The popularity of the Weber kettle grill has invited a lot of third-party innovations—essentially, ways to make your grill even more versatile. One such item—the SnS Grills Slow ’n Sear Deluxe—is hardly a necessity, but we can see why it’s a favorite among charcoal enthusiasts: It turns any 22-inch kettle grill into a more capable and multipurpose smoker, and it makes indirect cooking and high-heat searing simple.

This half-moon charcoal basket, which has a reservoir that holds 1 quart of water, fits flush against the side of the grill, so it’s easily accessible from the hinged cooking grate. You can find other, less expensive charcoal baskets, but none we researched offered the range of functionality of the Slow ’n Sear Deluxe.

We tested the Slow ’n Sear Deluxe several ways. First, we tried a fast method for baby back ribs. We filled the basket with hot coals, topped it with peach-wood chunks, and filled the reservoir with water. During the three-hour cook, we added hot coals once around the halfway mark to maintain a temperature of roughly 325 °F. The resulting baby back ribs were smoky, juicy, and tender.

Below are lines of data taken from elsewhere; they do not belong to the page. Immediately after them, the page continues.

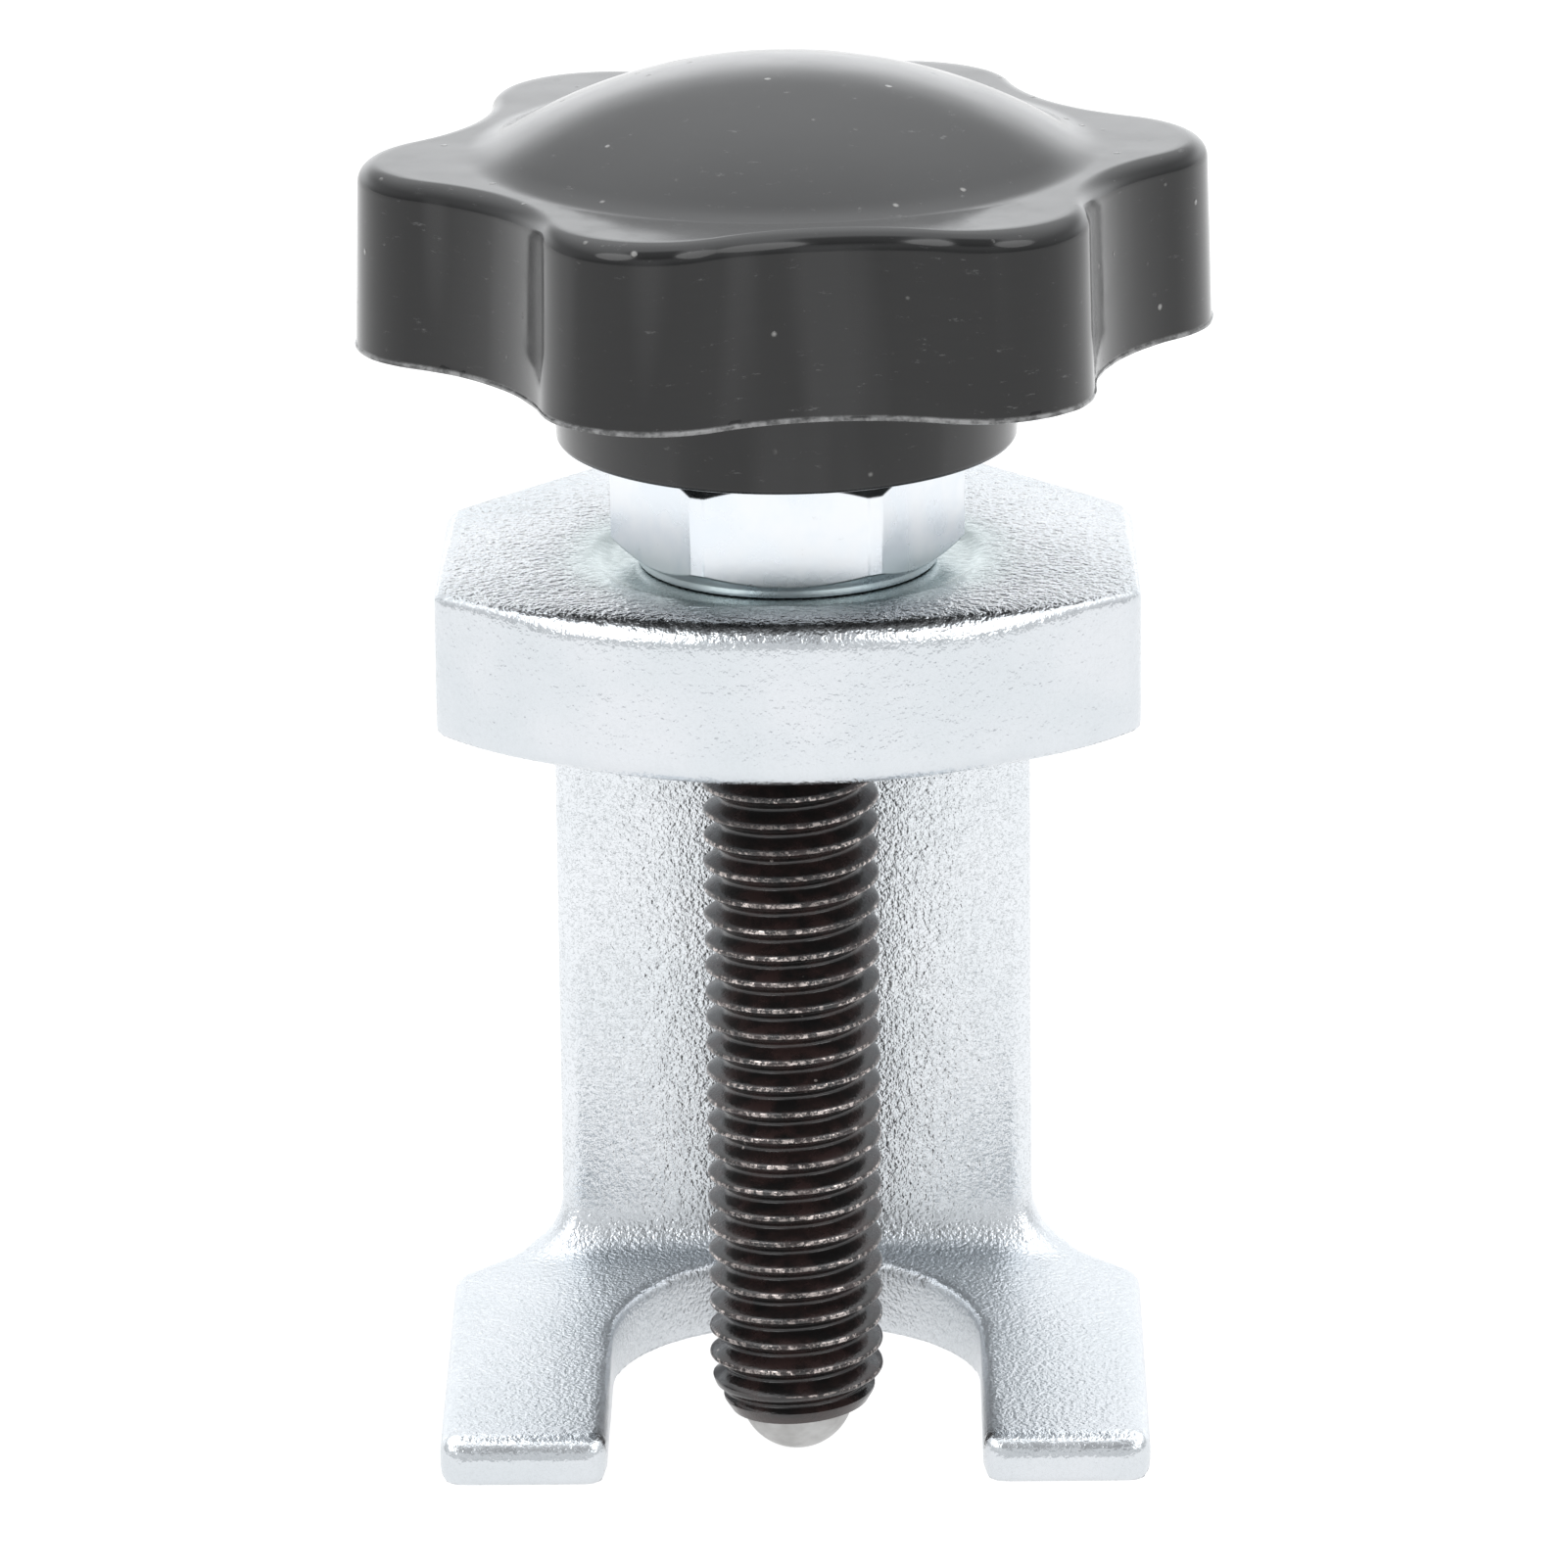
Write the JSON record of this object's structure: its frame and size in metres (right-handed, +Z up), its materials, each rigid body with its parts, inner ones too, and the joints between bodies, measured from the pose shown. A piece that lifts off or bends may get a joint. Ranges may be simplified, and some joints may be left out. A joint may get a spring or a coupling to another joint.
{
  "type": "ball joint separator",
  "caption": "Screw-press separator: a forged C frame with a U-notched fork, and a star-knob pressure screw with a jam nut and a captive ball tip.",
  "frame": {"origin": "the pressure screw's axis, at the level of the ball tip's lowest point with the screw driven fully home", "axes": "+Z up along the pressure screw's axis to the knob; +Y from the fork's open end to the web; +X across the fork"},
  "size_m": [0.046, 0.0434, 0.0787],
  "materials": {
    "zinc_forging": "bright blue-white zinc plating over a grainy forged steel surface",
    "black_oxide_steel": "black oxide, oiled, worn on the thread crests",
    "ground_steel": "satin ground bearing steel",
    "zinc_nut": "smooth bright zinc plating",
    "black_moulding": "glossy black moulded thermoset",
    "insert_brass": "as turned"
  },
  "bodies": {
    "frame_body": {"frame": "zinc_forging"},
    "tip_body": {"tip_ball": "ground_steel"},
    "screw_body": {"pressure_screw": "black_oxide_steel", "hex_nut": "zinc_nut", "star_knob": "black_moulding", "knob_insert": "insert_brass"}
  },
  "joints": [
    {"name": "screw_feed", "type": "slide", "parent": "frame_body", "child": "tip_body", "axis": [0, 0, 1], "range_m": [0, 0.039]},
    {"name": "screw_turn", "type": "hinge", "parent": "tip_body", "child": "screw_body", "pos_m": [0, 0, 0.047], "axis": [0, 0, 1], "range_deg": [0, 9360]}
  ],
  "couplings": [
    {"joint": "screw_feed", "follows": "screw_turn", "m_per_rad": 0.00023873}
  ]
}
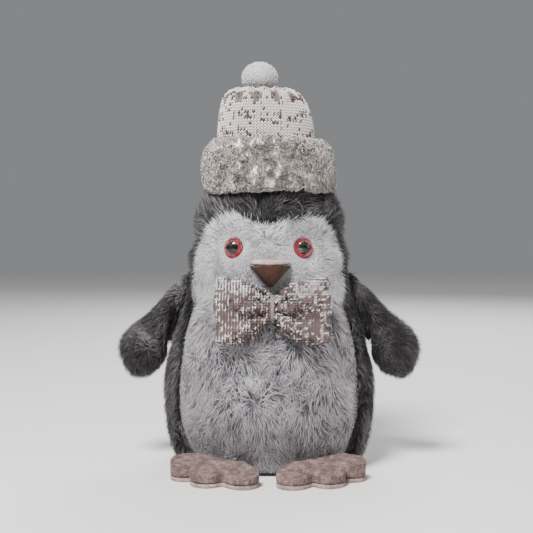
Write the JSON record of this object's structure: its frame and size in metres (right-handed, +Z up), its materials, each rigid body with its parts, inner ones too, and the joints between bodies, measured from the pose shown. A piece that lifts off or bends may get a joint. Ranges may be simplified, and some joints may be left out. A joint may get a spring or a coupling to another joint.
{
  "type": "plush penguin",
  "caption": "Weighted standing plush penguin with hinged sewn wings and felt feet, a tacked bow tie and a knitted hat with a curly cuff and pompom.",
  "frame": {"origin": "on the underside of the base panel, on the left to right mid-plane", "axes": "+Z up, the penguin faces -Y, +X is to the viewer's right from the front"},
  "size_m": [0.2112, 0.1491, 0.2881],
  "materials": {
    "charcoal_plush": "long pile plush",
    "white_plush": "long pile plush",
    "grey_felt": "short pile cloth",
    "board": "plain",
    "pellets": "cloth pouch of plastic pellets",
    "stuffing": "polyester fibre",
    "pale_felt": "felt",
    "brown_felt": "felt",
    "cream_knit": "knitted",
    "sherpa": "curly pile",
    "white_felt": "felted fibre",
    "thread": "twisted thread",
    "brown_knit": "marled knit",
    "satin_tape": "satin weave",
    "washer": "plain",
    "black_plastic": "polished",
    "red_iris": "translucent paint",
    "clear_dome": "clear, polished",
    "taupe_felt": "heather felt",
    "pale_taupe_felt": "heather felt"
  },
  "bodies": {
    "body": {"back_panel_left": "charcoal_plush", "back_panel_right": "charcoal_plush", "hood_panel": "charcoal_plush", "face_panel": "white_plush", "belly_panel": "white_plush", "base_panel": "grey_felt", "base_board": "board", "pellet_pouch": "pellets", "body_stuffing": "stuffing", "beak_upper": "pale_felt", "beak_lower": "brown_felt", "beak_stuffing": "stuffing", "hat_crown": "cream_knit", "hat_cuff": "sherpa", "hat_stuffing": "stuffing", "pompom_thread": "thread", "eye_washers": "washer", "eye_stem_left": "black_plastic", "eye_iris_left": "red_iris", "eye_pupil_left": "black_plastic", "eye_dome_left": "clear_dome", "wing_left_stitches": "thread", "eye_stem_right": "black_plastic", "eye_iris_right": "red_iris", "eye_pupil_right": "black_plastic", "eye_dome_right": "clear_dome", "wing_right_stitches": "thread"},
    "bow_tie": {"bow_fabric": "brown_knit", "bow_thread": "thread"},
    "pompom_ball": {"pompom": "white_felt"},
    "label": {"care_label": "satin_tape"},
    "wing_left": {"wing_left_front": "charcoal_plush", "wing_left_back": "charcoal_plush", "wing_left_stuffing": "stuffing"},
    "foot_left": {"foot_left_upper": "taupe_felt", "foot_left_padding": "stuffing", "foot_left_sole": "pale_taupe_felt"},
    "wing_right": {"wing_right_front": "charcoal_plush", "wing_right_back": "charcoal_plush", "wing_right_stuffing": "stuffing"},
    "foot_right": {"foot_right_upper": "taupe_felt", "foot_right_padding": "stuffing", "foot_right_sole": "pale_taupe_felt"}
  },
  "joints": [
    {"name": "wing_left_swing", "type": "hinge", "parent": "body", "child": "wing_left", "pos_m": [-0.06545, 0, 0.11235], "axis": [0.2824, 0, 0.9593], "range_deg": [-40, 40], "stiffness_Nm_per_rad": 0.05},
    {"name": "foot_left_lift", "type": "hinge", "parent": "body", "child": "foot_left", "pos_m": [-0.033, -0.047, 0.002], "axis": [-0.9703, 0.2419, 0], "range_deg": [0, 18], "stiffness_Nm_per_rad": 0.12},
    {"name": "wing_right_swing", "type": "hinge", "parent": "body", "child": "wing_right", "pos_m": [0.06545, 0, 0.11235], "axis": [0.2824, 0, -0.9593], "range_deg": [-40, 40], "stiffness_Nm_per_rad": 0.05},
    {"name": "foot_right_lift", "type": "hinge", "parent": "body", "child": "foot_right", "pos_m": [0.033, -0.047, 0.002], "axis": [-0.9703, -0.2419, 0], "range_deg": [0, 18], "stiffness_Nm_per_rad": 0.12},
    {"name": "bow_swivel", "type": "hinge", "parent": "body", "child": "bow_tie", "pos_m": [0.003, -0.06023, 0.11477], "axis": [0, -0.9763, 0.2164], "range_deg": [-12, 12], "stiffness_Nm_per_rad": 0.02},
    {"name": "pompom_nod", "type": "hinge", "parent": "body", "child": "pompom_ball", "pos_m": [-0.0068, -0.002, 0.2654], "axis": [0, 1, 0], "range_deg": [-8, 8], "stiffness_Nm_per_rad": 0.01},
    {"name": "label_flap", "type": "hinge", "parent": "body", "child": "label", "pos_m": [0.0008, 0.0578, 0.04], "axis": [0, 0, 1], "range_deg": [0, 70]}
  ]
}
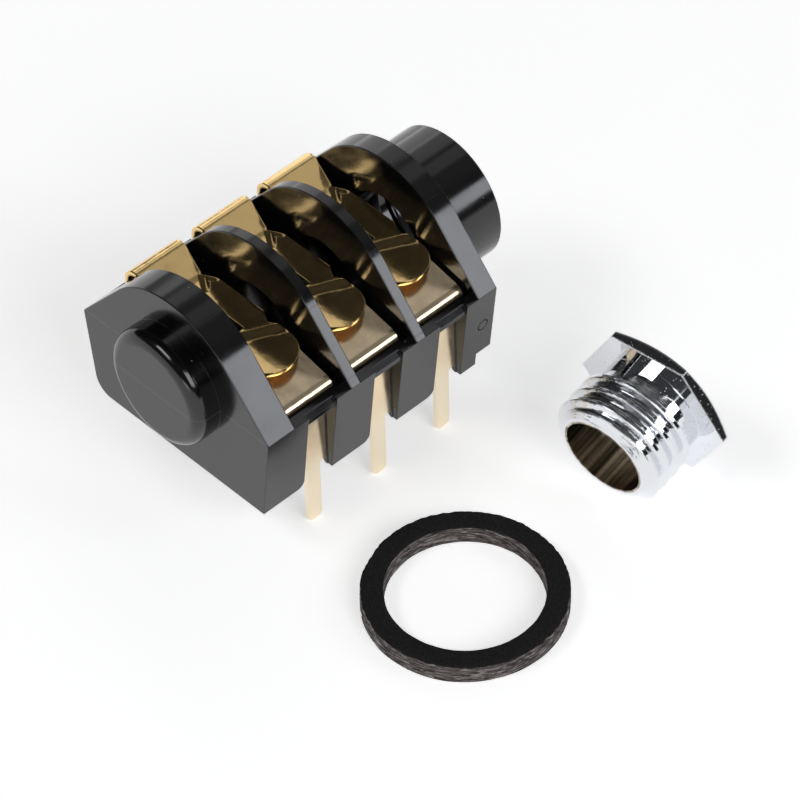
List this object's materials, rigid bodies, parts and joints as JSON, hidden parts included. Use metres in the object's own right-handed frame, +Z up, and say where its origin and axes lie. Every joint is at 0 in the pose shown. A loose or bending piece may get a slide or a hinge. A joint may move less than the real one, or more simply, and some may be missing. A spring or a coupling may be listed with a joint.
{
  "type": "audio jack socket",
  "caption": "Panel and board mount audio jack socket with sprung switching contacts, solder pins, a loose threaded hex ferrule and a fibre washer.",
  "frame": {"origin": "on the plug axis, in the plane of the flange's front face", "axes": "+X along the plug axis from the tail to the nose, +Z up, the solder pins point to -Z, the spring contacts' terminals are on +Y"},
  "size_m": [0.0305, 0.0385, 0.0193],
  "materials": {
    "housing": "glossy black moulded nylon",
    "contacts": "bright gold plating on spring bronze",
    "ferrule": "polished chrome",
    "washer": "matte black pressed fibre"
  },
  "bodies": {
    "socket": {"housing": "housing", "tip_break": "contacts", "ring_break": "contacts", "sleeve_break": "contacts", "tip_terminal": "contacts", "ring_terminal": "contacts", "sleeve_terminal": "contacts", "ferrule": "ferrule", "washer": "washer"},
    "tip_leaf": {"tip_arm": "contacts"},
    "ring_leaf": {"ring_arm": "contacts"},
    "sleeve_leaf": {"sleeve_arm": "contacts"}
  },
  "joints": [
    {"name": "tip_flex", "type": "hinge", "parent": "socket", "child": "tip_leaf", "pos_m": [-0.01695, 0.00698, 0.00291], "axis": [-1, 0, 0], "range_deg": [0, 12.5], "stiffness_Nm_per_rad": 0.004, "springref_deg": -1.15},
    {"name": "ring_flex", "type": "hinge", "parent": "socket", "child": "ring_leaf", "pos_m": [-0.0106, 0.00698, 0.00291], "axis": [-1, 0, 0], "range_deg": [0, 12.5], "stiffness_Nm_per_rad": 0.004, "springref_deg": -1.15},
    {"name": "sleeve_flex", "type": "hinge", "parent": "socket", "child": "sleeve_leaf", "pos_m": [-0.00425, 0.00698, 0.00291], "axis": [-1, 0, 0], "range_deg": [0, 12.5], "stiffness_Nm_per_rad": 0.004, "springref_deg": -1.15}
  ]
}
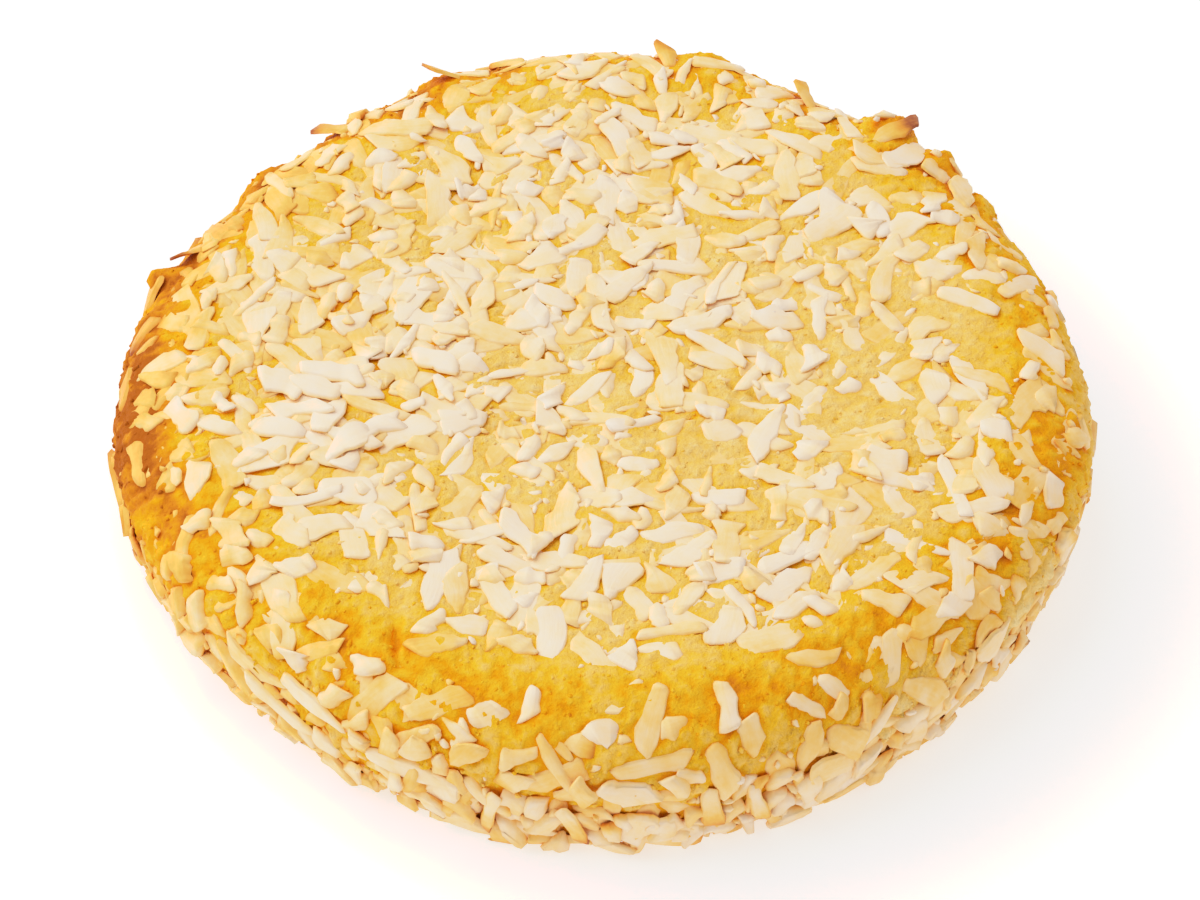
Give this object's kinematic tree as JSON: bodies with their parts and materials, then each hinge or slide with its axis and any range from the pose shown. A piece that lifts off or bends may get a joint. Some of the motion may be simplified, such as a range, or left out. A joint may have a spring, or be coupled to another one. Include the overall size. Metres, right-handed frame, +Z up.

For the second test, we tried a low-and-slow method on St. Louis–style ribs. Instead of filling the Slow ’n Sear Deluxe with hot coals, we lit a dozen briquets on one end of the basket. Once they were ashed over, we filled the rest of the basket with unlit coals, topped it with peach-wood chunks, and added water to the reservoir. Throughout cooking, the coals and wood smoldered like a cigar, from one end to the other. After four hours at 275 °F, the St. Louis ribs were juicy, with delicious, lightly charred bits on the ends.

Then we turned to high-heat cooking—the “sear” part of the Slow ’n Sear Deluxe. We charred tomatoes and onions directly over freshly lit, red-hot coals and put a foil pack of garlic and oil off to the side in the indirect zone. After charring, we moved the vegetables to a metal sizzle plate in the indirect zone to cook with the grill covered for 20 minutes. We then whirred everything in a blender with a large handful of cilantro and salt to taste. The result was some of the best salsa we’ve ever made.

The Slow ’n Sear basket is also good for reverse searing. Ideal for thick steaks, this method involves cooking the meat with indirect heat until the internal temperature is 15 degrees below your target and then searing directly over the hot coals to get a crisp crust.

Less-expensive, less-controllable, and less-versatile options, such as Weber’s plain grill baskets, exist—heck, as Sam said, you can just “use three bricks” to corral the coals if you’re doing only indirect cooking (they cost about 60¢ apiece). But the Slow ’n Sear Deluxe offers deft heat control from the lowest to the highest temperatures, the utility of a water reservoir, lengthy set-it-and-forget-it cook times on a single load of coal, and dead-simple setup and cleanup. If you’re a regular griller or smoker or plan to be one, these qualities may justify the expense.